3.2 Relationship Extraction Based on DeepKE
After conducting initial corrections using the LLM and further manual adjustments, we obtained a training set suitable for relationship extraction training with DeepKE. Due to the small size of the training set (about 1,000 entries), we used a Bert+LSTM network model to train on top of the pre-trained model. Given that the Bert model supports a maximum input length of 512, we needed to filter out overly long texts beforehand.
After training the Bert+LSTM model for 50 epochs, we obtained the final predictive model. The prediction results are as follows:
We predicted all entity pairs in the novel dataset and filtered out predictions with low confidence. The predicted data is stored as (relationship, head entity, head entity type, tail entity, tail entity type).
We then conducted further manual cleaning of the data and merged it with the previously annotated training set, thereby obtaining the final predictive data.
4.Attribute Extraction
In the attribute extraction section, our goal is to extract relevant attributes of characters and sequences from the web novel “Lord of the Mysteries.” These attributes include, but are not limited to, characters’ aliases, gender, promotion pathways, as well as the names of countries and their capitals. To achieve this goal, we took the following steps:
- Utilization of Structured Data: We first extracted structured data from the introduction section of Baidu Encyclopedia. Since the introduction typically presents key information in table format, this facilitated our attribute extraction.
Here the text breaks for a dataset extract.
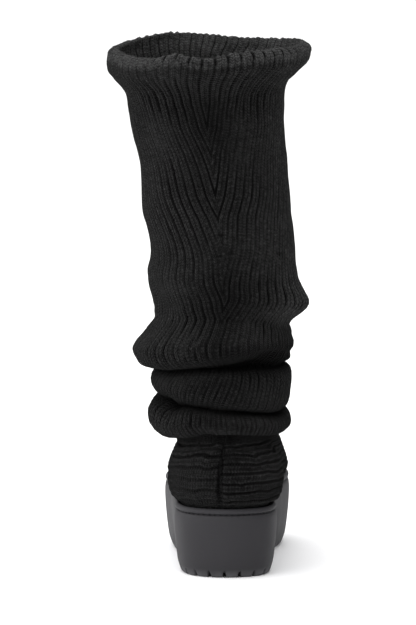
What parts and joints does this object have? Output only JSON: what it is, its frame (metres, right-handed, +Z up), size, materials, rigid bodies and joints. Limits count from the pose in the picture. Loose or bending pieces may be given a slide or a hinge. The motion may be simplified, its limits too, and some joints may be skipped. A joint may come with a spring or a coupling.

- Anomaly Filtering: During the extraction process, we noticed that some attributes might be anomalous or unrelated to the novel’s plot. To ensure data quality and relevance, we filtered and removed these attributes.
- Irrelevant Attribute Filtering: In addition to anomalous attributes, we also needed to remove those attributes that were unrelated to the novel’s plot, such as information about TV adaptations or other derivative works.
- Attribute Dictionary Construction: After filtering and screening, we organized the extracted attributes in a dictionary-like format, with each attribute represented as a key-value pair.
- Writing to JSON File: Finally, we saved the constructed attribute dictionary into a JSON file for ease of subsequent data analysis and application.
Example of the Content and Structure of Attributes:
{“characters”: [
{“name”: “Klein Moretti”,
“aliases”: [“Zhou Mingrui”, “The Fool”],
“gender”: “Male”,
“promotion_path”: “The Fool pathway”
},
{“name”: “Alger Wilson”,
“aliases”: [“The Hanged Man”, “The Overthrower”],
“gender”: “Male”,
“promotion_path”: “The Tyrant pathway”}],
“countries”: [
{“name”: “Ruen”,
“capital”: “Beckland”,
“official_language”: “Ruenese”,
“major_religions”: [“Church of the Night Goddess”, “Church of the Storm”, “Church of Steam and Machinery”, “Church of the Earth Mother”],
“currency”: [“Copper Penny”, “Silver Suler”, “Gold Pound”]
}]}
This summarizes our work and results in the attribute extraction section. Through these steps, we effectively extracted useful attribute information from the original text and saved it as structured data.
5.Visualization and Knowledge Q&A
We imported the knowledge graph into Neo4j for visualization, with some parts of the graph displayed below.
At the same time, we also implemented a simple question-answering system.